How about knowing in advance what one intends to speak before the words are pronounced? How can all this be done if it is not impossible? Theoretically, extracting brain activity when one intends to say specific words and converting them into text rapidly enough to keep pace with real conversation should make it possible.
Now this has become a reality. In a breakthrough, University of California, San Francisco, doctors took up the challenge and have made this a reality by combining brain signal recordings with computer analysis. In its current stage, the brain reading software is limited to only certain sentences. But this breakthrough has the potential of developing into a more powerful system that can decode the words a person intends to speak, and that too in real time.
Edward Chang, a neurosurgeon and lead researcher of the study said—“To date there is no speech prosthetic system that allows users to have interactions on the rapid timescale of a human conversation”. The study was published in Nature on July 30, and was funded by Facebook.

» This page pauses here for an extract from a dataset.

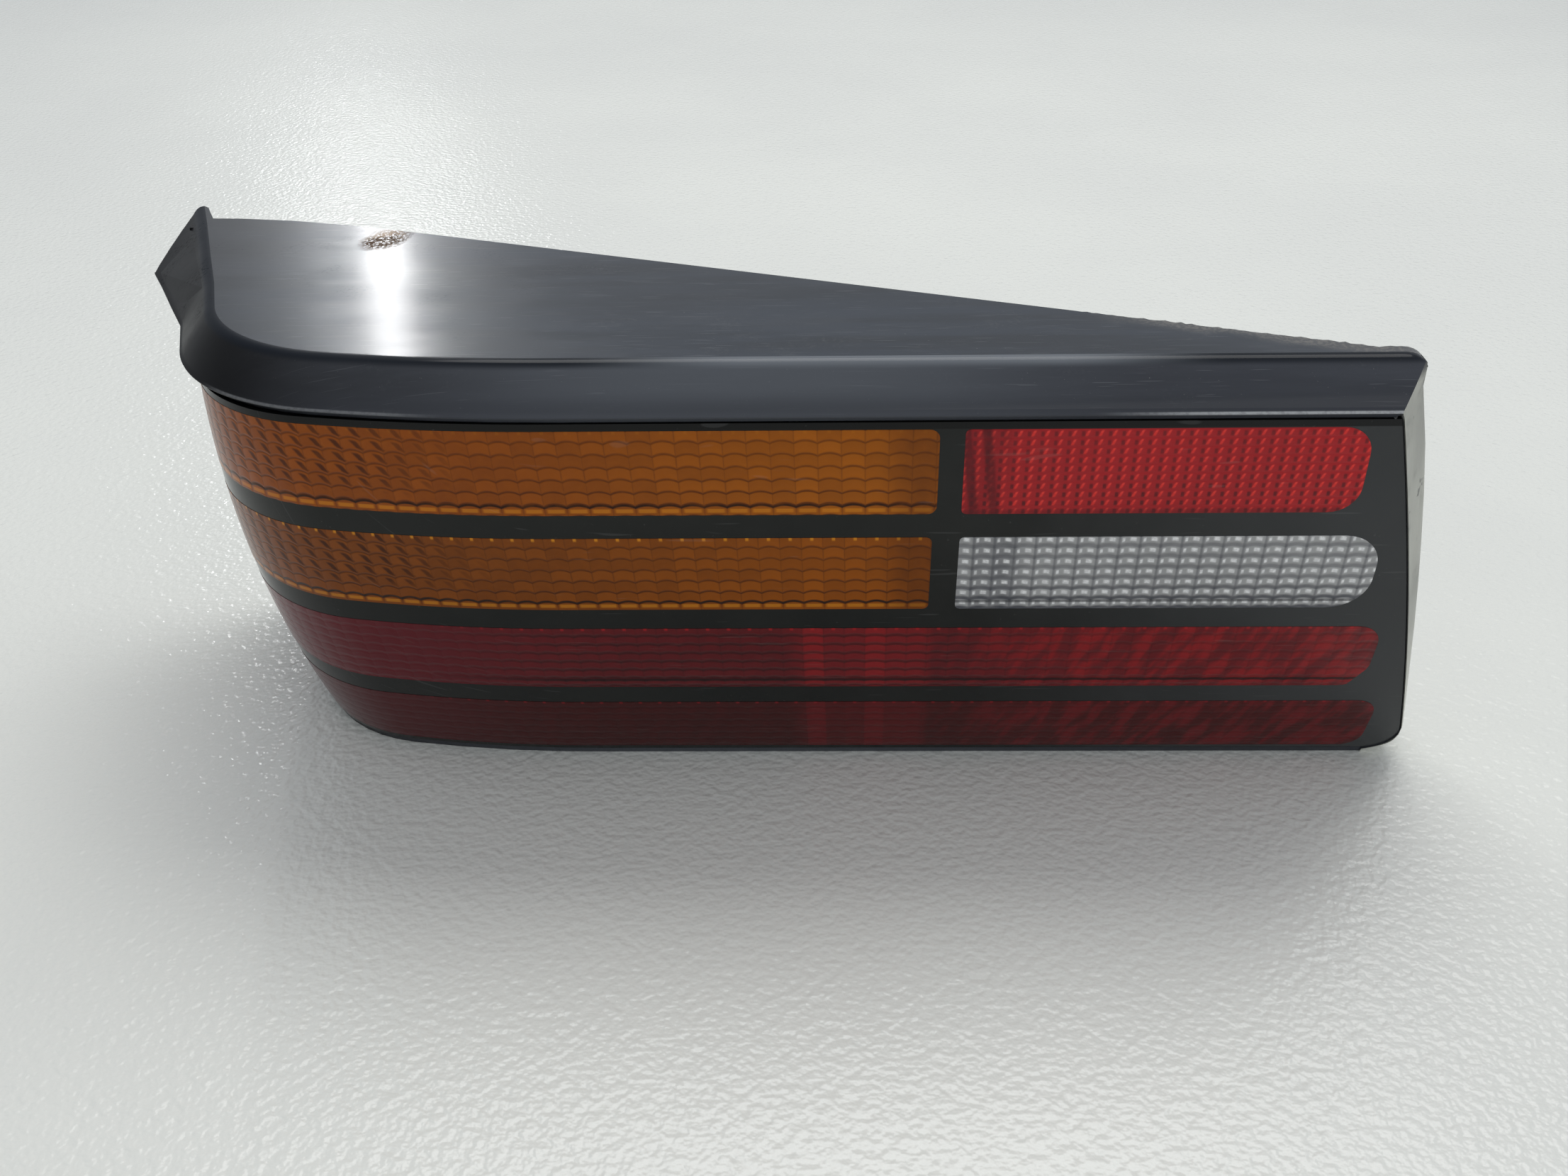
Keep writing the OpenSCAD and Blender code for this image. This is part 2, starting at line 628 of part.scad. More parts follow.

Doctors and neuroscientists did the experiments on three epilepsy patients who were about to undergo neurosurgery for their condition. Before the operation, tiny electrodes were directly placed on their brains for a week to map the origins of their epileptic conditions. During their stay in the hospital, all three could speak normally and agreed to participate in the research. With the placed electrodes, the brain activities of the three patients were recorded. They were asked nine sets of questions and were asked to read a list of 24 responses. Chang’s team converted the brain signals into computer models that would match the patterns of brain activities involved with the questions the patients heard and the answers they gave. The computer models could identify from the brain signals alone the questions a patient heard and what answers they gave, and this could be done almost instantly. The accuracy was found to be 76% and 61%, respectively, in identifying what questions the patients heard and what answers they gave.
“This is the first time this approach has been used to identify spoken words and phrases. It’s important to keep in mind that we achieved this using a very limited vocabulary, but in future studies we hope to increase the flexibility as well as the accuracy of what we can translate”-- said David Moses, a researcher on the team.
Although rudimentary, the finding bears importance. Remember noted physicist Stephen Hawking who could not even speak? Whatever Hawking intended to say was detected by a device by studying his muscle movement and translating it to a computer voice. People with problems like that of Hawking and suffering from paralysis due to which they cannot utter words and hence cannot communicate, will be benefited if Chang’s technique becomes more vibrant.
The primary challenge is improvement of software so that it can translate more varied brain signals that indicate more varied speech on the fly. For this, the algorithm of the software will have to be developed to such a level so that it can encompass huge amount of spoken language and the corresponding brain signal data. Another aspect inherent to this challenge is that these brain signals could vary from patient to patient.
The other major challenge is the case of imagined sentences in the mind. Currently, Chang’s technique detects brain signals that are associated with the movement of lips, tongue, jaw and larynx—the parts involved in speech.